Progress on S-Corp SALT Parity Efforts

June 25th, 2019|

The House Select Revenue Subcommittee held a hearing today entitled “How Recent Limitations to the SALT Deduction Harm Communities, Schools, First Responders, and Housing Values.” Missing from the list are Main Street Employers, many of whom lost the ability to deduct the State and local taxes they pay on their business income.

That’s because tax reform subjected deductions on state and local taxes (SALT) paid by pass-through business owners to the same $10,000 cap as taxes paid on wages and property.  Taxes paid by the business entities themselves, like C corporations, remain fully deductible.

Since most states tax pass-through businesses at the owner level, this policy increases Main Street Employer tax rates and puts them at a competitive disadvantage compared to C corporations.  It also puts these businesses at a disadvantage compared to those operating in states that have no income tax, like Texas and Florida.

This is a BIG deal!  The S Corporation Association estimates that 3.6 million (out of 4.8 million S corporations nationally) will lose their SALT deduction this year, the equivalent of paying an extra 2 percentage points of tax on average.  Millions more partnerships face the same tax hike.

In response to this new policy, the S Corporation Association and the Parity for Main Street Employers coalition has been working with states to restore the SALT deduction at the state level by allowing pass-through businesses the option of paying their SALT at the entity level.  To date, four state legislatures have adopted this reform – Connecticut, Wisconsin, Oklahoma, and Louisiana.

One outstanding concern for businesses is how the IRS will respond.  We fully expect Treasury to weigh in on this issue at some point, but it’s unclear what such guidance would entail.  As our legal analysis points out:

The Internal Revenue Service (the “Service”) has consistently held that income and other taxes imposed upon and paid by pass-through entities are simply subtracted in calculating nonseparately computed income at the entity level, and are not separately passed through or incorporated into the various provisions and calculations applicable to itemized deductions at the individual level, such as the standard deduction, alternative minimum tax and the Pease reduction. In discussing the final provisions of the Tax Cuts and Jobs Act, the Conference Committee Report explicitly reiterated and relied upon this principle in describing the scope of new section 164(b)(6) of the Code.

It was widely expected Treasury would make some sort of pronouncement on the pass-through SALT front when they issued final rules to kill the so-called charitable workaround earlier this month, but they did not.  The longer they wait – Connecticut passed their reform over a year ago, after all – the better it looks for restoring pass-through SALT deductions.  A recent article from Law 360 appears to agree:

After digesting it, some tax professionals speculated that not only did it provide protection for C corporations, but it also outlined a way for other business owners, particularly sole proprietors, partners or sole owners of LLCs, to get around the proposed SALT cap rules — an option not available to individuals who don’t own businesses.
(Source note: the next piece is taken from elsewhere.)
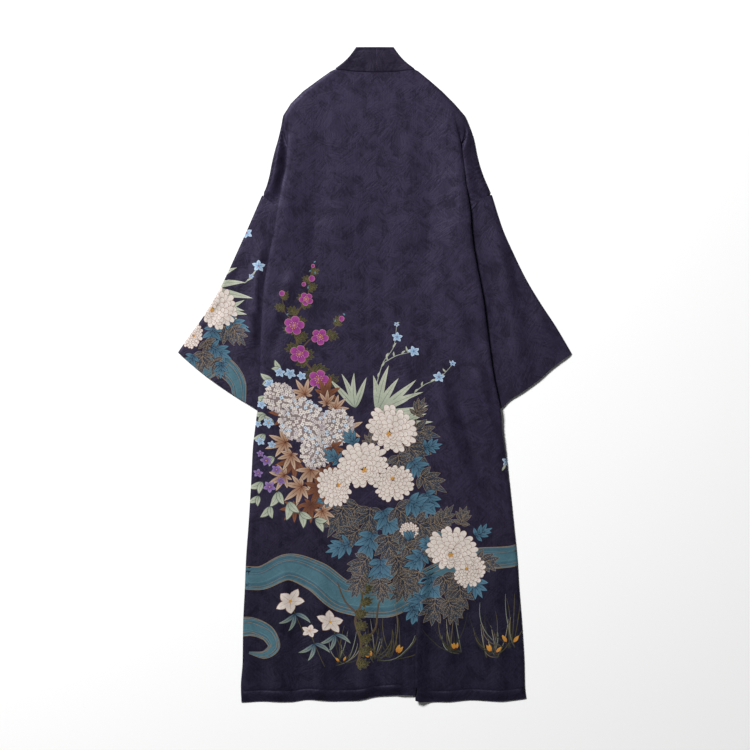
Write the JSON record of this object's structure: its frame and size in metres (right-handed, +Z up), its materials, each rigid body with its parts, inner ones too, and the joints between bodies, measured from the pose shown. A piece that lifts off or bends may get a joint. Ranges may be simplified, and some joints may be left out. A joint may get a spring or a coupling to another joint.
{
  "type": "haori robe",
  "caption": "Long open-front haori robe laid flat with its back up, sleeves lowered, shoulders tucked and a lapped pleat at the hem.",
  "frame": {"origin": "on the surface the robe lies on, under the middle of its outline", "axes": "+Y up the back from the hem to the neck, +X towards the wearer's right sleeve, +Z up off the surface"},
  "size_m": [0.6888, 1.1464, 0.0126],
  "materials": {
    "back_cloth": "dark aubergine jacquard satin with a soft sheen",
    "front_cloth": "dark aubergine jacquard satin with a soft sheen",
    "sleeve_cloth": "dark aubergine jacquard satin with a soft sheen",
    "collar_cloth": "dark aubergine jacquard satin with a soft sheen"
  },
  "bodies": {
    "root": {"back": "back_cloth", "front_left": "front_cloth", "front_right": "front_cloth", "sleeve_left": "sleeve_cloth", "sleeve_right": "sleeve_cloth", "collar_left": "collar_cloth", "collar_right": "collar_cloth"}
  },
  "joints": []
}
By ignoring various state entity level tax schemes, the final regulations leave the door open for those business owners to do so.
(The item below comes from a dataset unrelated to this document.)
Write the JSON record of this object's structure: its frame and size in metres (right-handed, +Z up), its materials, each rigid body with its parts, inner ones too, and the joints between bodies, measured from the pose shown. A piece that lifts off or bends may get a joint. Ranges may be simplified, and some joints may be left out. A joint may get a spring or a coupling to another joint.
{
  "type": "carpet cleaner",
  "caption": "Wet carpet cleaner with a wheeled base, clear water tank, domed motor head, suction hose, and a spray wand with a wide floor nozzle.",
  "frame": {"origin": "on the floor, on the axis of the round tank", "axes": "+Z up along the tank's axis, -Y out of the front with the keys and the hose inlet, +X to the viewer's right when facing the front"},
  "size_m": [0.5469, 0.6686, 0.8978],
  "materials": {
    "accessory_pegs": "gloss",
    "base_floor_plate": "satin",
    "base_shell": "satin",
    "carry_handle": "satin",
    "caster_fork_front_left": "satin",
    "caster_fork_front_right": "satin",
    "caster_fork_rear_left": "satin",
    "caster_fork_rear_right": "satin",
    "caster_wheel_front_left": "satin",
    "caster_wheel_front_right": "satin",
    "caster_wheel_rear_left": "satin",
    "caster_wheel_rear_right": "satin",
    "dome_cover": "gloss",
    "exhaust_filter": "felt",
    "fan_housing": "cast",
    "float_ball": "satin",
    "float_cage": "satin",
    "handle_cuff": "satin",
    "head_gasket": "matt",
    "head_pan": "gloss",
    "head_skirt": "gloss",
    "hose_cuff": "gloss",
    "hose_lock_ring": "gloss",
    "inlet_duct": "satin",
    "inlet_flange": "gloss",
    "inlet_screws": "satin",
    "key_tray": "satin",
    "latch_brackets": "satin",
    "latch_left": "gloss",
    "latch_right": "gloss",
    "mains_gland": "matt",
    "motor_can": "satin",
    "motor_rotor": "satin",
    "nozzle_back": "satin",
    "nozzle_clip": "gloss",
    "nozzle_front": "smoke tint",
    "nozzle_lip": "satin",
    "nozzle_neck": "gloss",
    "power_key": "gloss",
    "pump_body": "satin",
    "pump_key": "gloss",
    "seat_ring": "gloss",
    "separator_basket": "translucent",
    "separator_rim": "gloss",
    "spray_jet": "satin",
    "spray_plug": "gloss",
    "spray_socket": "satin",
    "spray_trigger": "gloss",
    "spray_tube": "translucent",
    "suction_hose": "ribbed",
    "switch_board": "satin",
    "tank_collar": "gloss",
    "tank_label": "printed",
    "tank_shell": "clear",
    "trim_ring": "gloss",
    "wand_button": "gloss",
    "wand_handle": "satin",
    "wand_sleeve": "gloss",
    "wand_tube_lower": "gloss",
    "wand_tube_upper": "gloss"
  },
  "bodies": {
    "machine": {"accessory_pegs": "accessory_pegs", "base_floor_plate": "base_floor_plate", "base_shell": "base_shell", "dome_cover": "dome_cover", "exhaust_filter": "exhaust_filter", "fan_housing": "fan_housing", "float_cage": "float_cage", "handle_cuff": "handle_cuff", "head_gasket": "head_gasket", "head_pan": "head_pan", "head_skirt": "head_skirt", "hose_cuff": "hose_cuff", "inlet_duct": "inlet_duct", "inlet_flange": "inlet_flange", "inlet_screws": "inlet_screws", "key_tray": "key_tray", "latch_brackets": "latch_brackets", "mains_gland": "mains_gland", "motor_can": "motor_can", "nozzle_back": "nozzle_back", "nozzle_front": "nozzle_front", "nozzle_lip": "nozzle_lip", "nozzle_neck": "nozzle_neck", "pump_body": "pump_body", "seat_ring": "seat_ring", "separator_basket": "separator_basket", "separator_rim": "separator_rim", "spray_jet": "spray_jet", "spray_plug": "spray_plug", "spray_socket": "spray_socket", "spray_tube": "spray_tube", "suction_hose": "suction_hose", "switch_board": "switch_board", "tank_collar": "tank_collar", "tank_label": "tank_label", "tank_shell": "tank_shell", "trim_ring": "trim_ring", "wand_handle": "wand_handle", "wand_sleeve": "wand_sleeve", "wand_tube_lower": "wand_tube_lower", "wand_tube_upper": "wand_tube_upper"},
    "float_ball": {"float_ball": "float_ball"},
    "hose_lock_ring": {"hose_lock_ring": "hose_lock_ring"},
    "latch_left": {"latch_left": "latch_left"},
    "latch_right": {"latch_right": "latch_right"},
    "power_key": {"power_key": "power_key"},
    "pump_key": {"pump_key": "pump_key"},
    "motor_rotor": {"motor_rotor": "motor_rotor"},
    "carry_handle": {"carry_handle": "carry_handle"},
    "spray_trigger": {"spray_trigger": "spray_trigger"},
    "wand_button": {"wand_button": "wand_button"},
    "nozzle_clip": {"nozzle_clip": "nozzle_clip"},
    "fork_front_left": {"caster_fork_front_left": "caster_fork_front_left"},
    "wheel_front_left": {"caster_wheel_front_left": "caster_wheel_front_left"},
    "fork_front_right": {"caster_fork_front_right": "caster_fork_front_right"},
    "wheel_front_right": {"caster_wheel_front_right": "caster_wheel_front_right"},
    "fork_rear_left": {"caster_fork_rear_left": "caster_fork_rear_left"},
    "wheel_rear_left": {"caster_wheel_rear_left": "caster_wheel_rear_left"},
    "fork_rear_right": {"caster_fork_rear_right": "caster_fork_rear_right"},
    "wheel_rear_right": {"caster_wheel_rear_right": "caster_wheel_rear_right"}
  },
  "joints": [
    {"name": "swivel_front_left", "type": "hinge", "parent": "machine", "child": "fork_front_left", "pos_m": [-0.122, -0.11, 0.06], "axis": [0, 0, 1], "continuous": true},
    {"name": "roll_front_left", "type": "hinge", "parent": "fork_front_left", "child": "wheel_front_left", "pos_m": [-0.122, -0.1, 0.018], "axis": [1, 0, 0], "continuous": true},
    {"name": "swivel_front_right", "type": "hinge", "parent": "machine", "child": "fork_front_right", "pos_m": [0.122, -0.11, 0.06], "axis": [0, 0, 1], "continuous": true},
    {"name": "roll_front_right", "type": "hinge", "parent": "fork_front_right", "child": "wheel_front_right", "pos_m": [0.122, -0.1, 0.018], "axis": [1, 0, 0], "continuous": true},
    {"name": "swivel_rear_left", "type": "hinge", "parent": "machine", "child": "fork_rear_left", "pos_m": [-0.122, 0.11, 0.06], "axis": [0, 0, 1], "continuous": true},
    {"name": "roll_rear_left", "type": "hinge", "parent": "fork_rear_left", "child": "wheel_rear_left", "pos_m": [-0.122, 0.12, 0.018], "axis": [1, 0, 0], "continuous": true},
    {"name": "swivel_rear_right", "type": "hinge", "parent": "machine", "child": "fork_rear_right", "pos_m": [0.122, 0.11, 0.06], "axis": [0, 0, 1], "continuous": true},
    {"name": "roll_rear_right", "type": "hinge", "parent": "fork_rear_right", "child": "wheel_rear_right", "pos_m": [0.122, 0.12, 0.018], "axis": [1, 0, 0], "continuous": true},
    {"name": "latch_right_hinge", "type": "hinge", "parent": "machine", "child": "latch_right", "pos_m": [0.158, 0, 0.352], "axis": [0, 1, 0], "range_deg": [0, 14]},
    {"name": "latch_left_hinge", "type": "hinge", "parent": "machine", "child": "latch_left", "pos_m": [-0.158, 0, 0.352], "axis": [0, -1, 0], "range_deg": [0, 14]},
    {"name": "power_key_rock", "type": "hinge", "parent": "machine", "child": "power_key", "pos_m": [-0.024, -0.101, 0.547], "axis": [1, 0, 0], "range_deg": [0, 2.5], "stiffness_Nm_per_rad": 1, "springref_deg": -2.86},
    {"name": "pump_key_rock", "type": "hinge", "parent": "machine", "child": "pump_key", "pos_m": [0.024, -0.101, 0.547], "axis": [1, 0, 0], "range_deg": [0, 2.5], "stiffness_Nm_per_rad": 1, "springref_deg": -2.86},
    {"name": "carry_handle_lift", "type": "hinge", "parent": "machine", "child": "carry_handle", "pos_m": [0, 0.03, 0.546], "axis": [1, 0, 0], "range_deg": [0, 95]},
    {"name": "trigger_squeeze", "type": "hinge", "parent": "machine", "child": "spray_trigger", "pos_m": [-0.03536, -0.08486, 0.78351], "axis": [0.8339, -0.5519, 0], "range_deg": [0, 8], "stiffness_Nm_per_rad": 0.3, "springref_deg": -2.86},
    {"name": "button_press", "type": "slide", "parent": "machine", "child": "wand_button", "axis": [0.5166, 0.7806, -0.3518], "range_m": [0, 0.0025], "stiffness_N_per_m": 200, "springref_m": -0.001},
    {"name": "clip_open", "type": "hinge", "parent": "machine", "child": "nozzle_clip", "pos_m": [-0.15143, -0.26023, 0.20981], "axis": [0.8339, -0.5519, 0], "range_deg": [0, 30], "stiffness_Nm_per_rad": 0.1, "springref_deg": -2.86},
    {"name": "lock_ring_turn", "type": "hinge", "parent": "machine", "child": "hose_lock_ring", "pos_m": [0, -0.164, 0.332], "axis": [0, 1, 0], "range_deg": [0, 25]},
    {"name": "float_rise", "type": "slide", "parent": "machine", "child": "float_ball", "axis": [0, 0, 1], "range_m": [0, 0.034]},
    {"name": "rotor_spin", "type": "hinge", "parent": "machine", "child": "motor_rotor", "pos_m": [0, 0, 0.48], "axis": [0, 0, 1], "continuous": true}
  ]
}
And indeed, some states have taken steps to allow resident business owners to bypass the SALT deduction cap, and others have considered doing so. States such as Connecticut, Wisconsin, Oklahoma and Louisiana have enacted legislation to allow pass-through entities to elect taxation at the entity level. The federal taxation agencies have thus far turned a blind eye to schemes protecting pass-through entities while lowering the boom on those that might benefit individuals who do not own businesses.

So, continued progress on restoring SALT deductions for pass-through businesses.  Congress may ignore the challenge of pass-through parity, but the states aren’t.